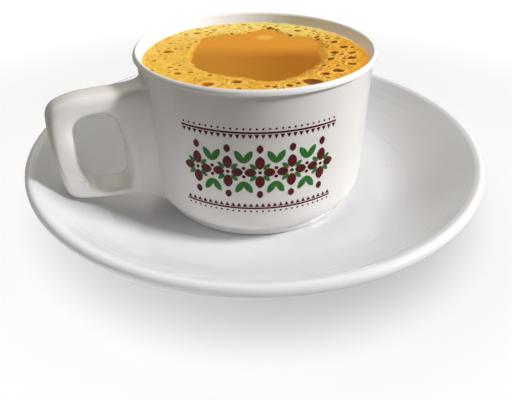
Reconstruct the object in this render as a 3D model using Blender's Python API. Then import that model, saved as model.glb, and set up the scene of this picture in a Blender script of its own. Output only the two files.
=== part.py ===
"""A cup of frothy masala chai on its deep saucer.

The cup is straight-walled hotel ware with a thin rolled lip, a rounded shoulder, a foot ring and a
squarish loop handle. It stands in the flat well of its saucer. The chai fills it to just under the
lip, and a collar of froth floats round the clear pool in its middle. Units are metres, +Z is up, and
the origin is under the middle of the saucer's foot ring. The handle points left and to the front.
"""

import math

import bmesh
import bpy

# Saucer
SAUCER_RADIUS = 0.0763
SAUCER_HEIGHT = 0.0257
SAUCER_WALL = 0.0036
SAUCER_BEAD = 0.0017
WELL_RADIUS = 0.0348
WELL_HEIGHT = 0.0053
WELL_UNDERSIDE = 0.0015
SAUCER_CURVE = 1.9
SLOPE_DROP = 0.0006
SAUCER_FOOT_OUTER = 0.0468
SAUCER_FOOT_INNER = 0.0433
FOOT_EDGE = 0.0005

# Cup
RIM_RADIUS = 0.0380
RIM_HEIGHT = 0.05645
LIP_BEAD = 0.00095
NECK_RADIUS = 0.0369
NECK_HEIGHT = 0.05285
WALL_TOP_RADIUS = 0.03705
WALL_TOP_HEIGHT = 0.04945
WALL_FOOT_RADIUS = 0.03735
SHOULDER_START = 0.0146
SHOULDER_DEPTH = 0.0064
SHOULDER_RADIUS = 0.0343
CUP_FOOT_HEIGHT = 0.0056
CUP_FOOT_OUTER = 0.0334
CUP_FOOT_INNER = 0.0295
CUP_UNDERSIDE = 0.0078
CUP_FLOOR = 0.0120
INNER_RADIUS_TOP = 0.0353
INNER_RADIUS_FOOT = 0.0338
INNER_CORNER = 0.0090

# Handle, in its own upright plane: distance out from the cup's axis, and height
HANDLE_AZIMUTH = math.radians(205)
HANDLE_THICKNESS = 0.0110
GRIP_ROUNDNESS = 0.556  # 1 is an ellipse, and less is squarer
HANDLE_TOP = 0.0499
HANDLE_REACH = 0.0664
HANDLE_ROOT = 0.0362
HANDLE_ROOT_FLARE = 0.0020
HANDLE_ROOT_LENGTH = 0.0060
HANDLE_OUTLINE = (
    # reach, height, corner radius
    (HANDLE_ROOT, HANDLE_TOP + 0.0006, 0.0),
    (0.0425, HANDLE_TOP - 0.0002, 0.0060),
    (0.0580, HANDLE_TOP - 0.0002, 0.0200),
    (0.0652, HANDLE_TOP - 0.0026, 0.0060),
    (HANDLE_REACH + 0.0004, 0.0352, 0.0300),
    (0.0652, 0.0182, 0.0044),
    (0.0430, 0.0146, 0.0080),
    (HANDLE_ROOT, 0.0118, 0.0),
)
HOLE_MIDDLE = (0.0528, 0.0322)
HOLE_OUTLINE = (
    (0.0462, 0.0443, 0.0050),
    (0.0597, 0.0445, 0.0060),
    (0.0600, 0.0193, 0.0060),
    (0.0455, 0.0188, 0.0046),
)

# Drink
FROTH_LEVEL = 0.0529
POOL_LEVEL = 0.0524
FROTH_UNDERSIDE = 0.0515
FROTH_CROWN = 0.0001
CLEARANCE = 0.0003
DRINK_RADIUS = INNER_RADIUS_TOP - CLEARANCE - 0.0001
POOL_OUTLINE = (
    # azimuth in degrees, distance from the axis
    (-161, 0.0203),
    (-146, 0.0204),
    (-118, 0.0192),
    (-96, 0.0193),
    (-82, 0.0219),
    (-60, 0.0216),
    (-42, 0.0207),
    (-13, 0.0213),
    (10, 0.0212),
    (38, 0.0262),
    (60, 0.0234),
    (82, 0.0282),
    (99, 0.0232),
    (134, 0.0250),
    (152, 0.0215),
    (178, 0.0198),
)
BUBBLE_FLATTENING = 0.5
LARGE_BUBBLES = (
    # azimuth in degrees, distance from the axis, diameter
    (175, 0.0285, 0.0032),
    (164, 0.0232, 0.0017),
    (133, 0.0308, 0.0025),
    (120, 0.0302, 0.0018),
    (216, 0.0280, 0.0024),
    (242, 0.0282, 0.0036),
    (257, 0.0236, 0.0030),
    (58, 0.0295, 0.0026),
    (24, 0.0293, 0.0027),
    (13, 0.0300, 0.0030),
    (3, 0.0255, 0.0026),
    (2, 0.0310, 0.0026),
    (-7, 0.0305, 0.0028),
    (-11, 0.0240, 0.0022),
    (-17, 0.0308, 0.0026),
    (-31, 0.0285, 0.0030),
    (-40, 0.0265, 0.0023),
    (-55, 0.0284, 0.0050),
    (-70, 0.0275, 0.0020),
)

TURNING_STEPS = 64
HANDLE_STEPS = 60
GRIP_STEPS = 16


def clear_scene():
    for thing in list(bpy.data.objects):
        bpy.data.objects.remove(thing)


def finish(name, colour, roughness):
    material = bpy.data.materials.new(name)
    material.use_nodes = True
    shader = material.node_tree.nodes["Principled BSDF"]
    shader.inputs["Base Color"].default_value = (*colour, 1.0)
    shader.inputs["Roughness"].default_value = roughness
    shader.inputs["Metallic"].default_value = 0.0
    return material


def add_object(name, mesh, material):
    mesh.materials.append(material)
    mesh.shade_smooth()
    piece = bpy.data.objects.new(name, mesh)
    bpy.context.scene.collection.objects.link(piece)
    return piece


def arc(centre, radii, start, end, steps):
    """Points on an ellipse's arc, with angles in degrees from outwards (0) to upwards (90)."""
    points = []
    for step in range(steps + 1):
        angle = math.radians(start + (end - start) * step / steps)
        points.append((centre[0] + radii[0] * math.cos(angle), centre[1] + radii[1] * math.sin(angle)))
    return points


def turned(name, section, material):
    """A solid turned round +Z from a section that goes from the axis, out, down and back to the axis."""
    mesh = bpy.data.meshes.new(name)
    edges = [(i, i + 1) for i in range(len(section) - 1)]
    mesh.from_pydata([(r, 0.0, z) for r, z in section], edges, [])
    piece = add_object(name, mesh, material)
    screw = piece.modifiers.new("Turn", "SCREW")
    screw.axis = "Z"
    screw.steps = TURNING_STEPS
    screw.render_steps = TURNING_STEPS
    screw.use_merge_vertices = True
    screw.merge_threshold = 1e-5
    screw.use_smooth_shade = True
    return piece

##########

Print all the data exactly.

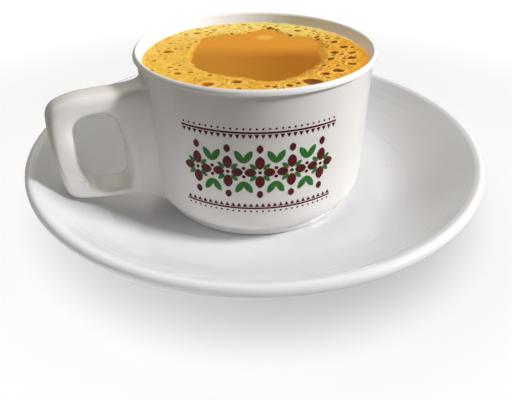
Reconstruct the object in this render as a 3D model using Blender's Python API. Then import that model, saved as model.glb, and set up the scene of this picture in a Blender script of its own. Output only the two files.
=== part.py ===
"""A cup of frothy masala chai on its deep saucer.

The cup is straight-walled hotel ware with a thin rolled lip, a rounded shoulder, a foot ring and a
squarish loop handle. It stands in the flat well of its saucer. The chai fills it to just under the
lip, and a collar of froth floats round the clear pool in its middle. Units are metres, +Z is up, and
the origin is under the middle of the saucer's foot ring. The handle points left and to the front.
"""

import math

import bmesh
import bpy

# Saucer
SAUCER_RADIUS = 0.0763
SAUCER_HEIGHT = 0.0257
SAUCER_WALL = 0.0036
SAUCER_BEAD = 0.0017
WELL_RADIUS = 0.0348
WELL_HEIGHT = 0.0053
WELL_UNDERSIDE = 0.0015
SAUCER_CURVE = 1.9
SLOPE_DROP = 0.0006
SAUCER_FOOT_OUTER = 0.0468
SAUCER_FOOT_INNER = 0.0433
FOOT_EDGE = 0.0005

# Cup
RIM_RADIUS = 0.0380
RIM_HEIGHT = 0.05645
LIP_BEAD = 0.00095
NECK_RADIUS = 0.0369
NECK_HEIGHT = 0.05285
WALL_TOP_RADIUS = 0.03705
WALL_TOP_HEIGHT = 0.04945
WALL_FOOT_RADIUS = 0.03735
SHOULDER_START = 0.0146
SHOULDER_DEPTH = 0.0064
SHOULDER_RADIUS = 0.0343
CUP_FOOT_HEIGHT = 0.0056
CUP_FOOT_OUTER = 0.0334
CUP_FOOT_INNER = 0.0295
CUP_UNDERSIDE = 0.0078
CUP_FLOOR = 0.0120
INNER_RADIUS_TOP = 0.0353
INNER_RADIUS_FOOT = 0.0338
INNER_CORNER = 0.0090

# Handle, in its own upright plane: distance out from the cup's axis, and height
HANDLE_AZIMUTH = math.radians(205)
HANDLE_THICKNESS = 0.0110
GRIP_ROUNDNESS = 0.556  # 1 is an ellipse, and less is squarer
HANDLE_TOP = 0.0499
HANDLE_REACH = 0.0664
HANDLE_ROOT = 0.0362
HANDLE_ROOT_FLARE = 0.0020
HANDLE_ROOT_LENGTH = 0.0060
HANDLE_OUTLINE = (
    # reach, height, corner radius
    (HANDLE_ROOT, HANDLE_TOP + 0.0006, 0.0),
    (0.0425, HANDLE_TOP - 0.0002, 0.0060),
    (0.0580, HANDLE_TOP - 0.0002, 0.0200),
    (0.0652, HANDLE_TOP - 0.0026, 0.0060),
    (HANDLE_REACH + 0.0004, 0.0352, 0.0300),
    (0.0652, 0.0182, 0.0044),
    (0.0430, 0.0146, 0.0080),
    (HANDLE_ROOT, 0.0118, 0.0),
)
HOLE_MIDDLE = (0.0528, 0.0322)
HOLE_OUTLINE = (
    (0.0462, 0.0443, 0.0050),
    (0.0597, 0.0445, 0.0060),
    (0.0600, 0.0193, 0.0060),
    (0.0455, 0.0188, 0.0046),
)

# Drink
FROTH_LEVEL = 0.0529
POOL_LEVEL = 0.0524
FROTH_UNDERSIDE = 0.0515
FROTH_CROWN = 0.0001
CLEARANCE = 0.0003
DRINK_RADIUS = INNER_RADIUS_TOP - CLEARANCE - 0.0001
POOL_OUTLINE = (
    # azimuth in degrees, distance from the axis
    (-161, 0.0203),
    (-146, 0.0204),
    (-118, 0.0192),
    (-96, 0.0193),
    (-82, 0.0219),
    (-60, 0.0216),
    (-42, 0.0207),
    (-13, 0.0213),
    (10, 0.0212),
    (38, 0.0262),
    (60, 0.0234),
    (82, 0.0282),
    (99, 0.0232),
    (134, 0.0250),
    (152, 0.0215),
    (178, 0.0198),
)
BUBBLE_FLATTENING = 0.5
LARGE_BUBBLES = (
    # azimuth in degrees, distance from the axis, diameter
    (175, 0.0285, 0.0032),
    (164, 0.0232, 0.0017),
    (133, 0.0308, 0.0025),
    (120, 0.0302, 0.0018),
    (216, 0.0280, 0.0024),
    (242, 0.0282, 0.0036),
    (257, 0.0236, 0.0030),
    (58, 0.0295, 0.0026),
    (24, 0.0293, 0.0027),
    (13, 0.0300, 0.0030),
    (3, 0.0255, 0.0026),
    (2, 0.0310, 0.0026),
    (-7, 0.0305, 0.0028),
    (-11, 0.0240, 0.0022),
    (-17, 0.0308, 0.0026),
    (-31, 0.0285, 0.0030),
    (-40, 0.0265, 0.0023),
    (-55, 0.0284, 0.0050),
    (-70, 0.0275, 0.0020),
)

TURNING_STEPS = 64
HANDLE_STEPS = 60
GRIP_STEPS = 16


def clear_scene():
    for thing in list(bpy.data.objects):
        bpy.data.objects.remove(thing)


def finish(name, colour, roughness):
    material = bpy.data.materials.new(name)
    material.use_nodes = True
    shader = material.node_tree.nodes["Principled BSDF"]
    shader.inputs["Base Color"].default_value = (*colour, 1.0)
    shader.inputs["Roughness"].default_value = roughness
    shader.inputs["Metallic"].default_value = 0.0
    return material


def add_object(name, mesh, material):
    mesh.materials.append(material)
    mesh.shade_smooth()
    piece = bpy.data.objects.new(name, mesh)
    bpy.context.scene.collection.objects.link(piece)
    return piece


def arc(centre, radii, start, end, steps):
    """Points on an ellipse's arc, with angles in degrees from outwards (0) to upwards (90)."""
    points = []
    for step in range(steps + 1):
        angle = math.radians(start + (end - start) * step / steps)
        points.append((centre[0] + radii[0] * math.cos(angle), centre[1] + radii[1] * math.sin(angle)))
    return points


def turned(name, section, material):
    """A solid turned round +Z from a section that goes from the axis, out, down and back to the axis."""
    mesh = bpy.data.meshes.new(name)
    edges = [(i, i + 1) for i in range(len(section) - 1)]
    mesh.from_pydata([(r, 0.0, z) for r, z in section], edges, [])
    piece = add_object(name, mesh, material)
    screw = piece.modifiers.new("Turn", "SCREW")
    screw.axis = "Z"
    screw.steps = TURNING_STEPS
    screw.render_steps = TURNING_STEPS
    screw.use_merge_vertices = True
    screw.merge_threshold = 1e-5
    screw.use_smooth_shade = True
    return piece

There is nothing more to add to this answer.